Companies throughout the Valley were moving their manufacturing operations out of the area by the early 1980s. Intel had built plants in Oregon, Arizona, and New Mexico. National Semiconductor, where Apple’s first president, Mike Scott, had once been a manufacturing manager, was building in Washington and Arizona. Other companies assembled products in Asia, often in the Philippines, where wages could be as low as 13 cents per hour. Apple was building a plant in Cork, Ireland.
Jobs outside of manufacturing were leaving, as well. ROLM moved a team focused on product development and product marketing to Austin, Texas. “We thought moving was pretty much an imperative,” explains cofounder Bob Maxfield. “Like so many other companies, we were struggling with being able to bring in enough engineers and have them afford the cost of living.”4 Hewlett-Packard adopted a formal policy that all future growth would take place outside the Valley. A survey of sixty companies in Santa Clara County found that the firms expected to add 41 percent of their new jobs outside California.5
“There will be a change in the character of this area, from predominantly manufacturing-oriented to increasingly research-oriented, run by highly skilled professionals who can afford to live here,” Hewlett-Packard president John Young predicted in 1980. He worried about what he called “the consequent pressure on blue-collar workers, the poor, aged, and disadvantaged.”6 His concerns were prescient.
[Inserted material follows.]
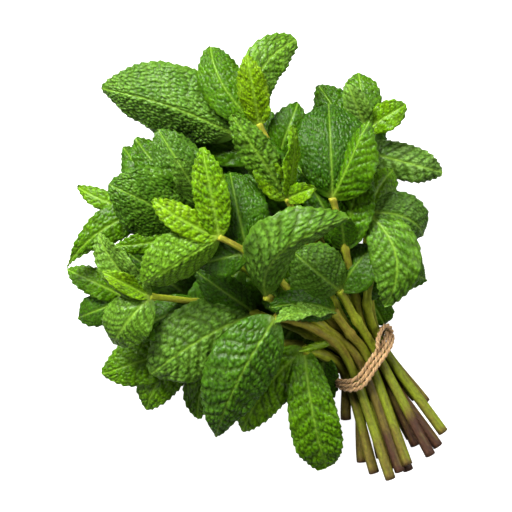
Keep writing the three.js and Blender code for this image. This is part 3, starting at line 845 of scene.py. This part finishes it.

I. ROLM made CBX systems of various sizes. Alvarez was responsible for systems for up to four thousand phone extensions. The man she overheard forecast for systems up to 144 extensions, systems that contained many fewer parts whose costs the group needed to forecast. Alvarez says, “I was pissed, because I had to forecast 90 percent more crap than he did, and if I made a mistake of 5 percent, it would cost the company a lot of money, versus 5 percent on what he did. I was being taken advantage of.”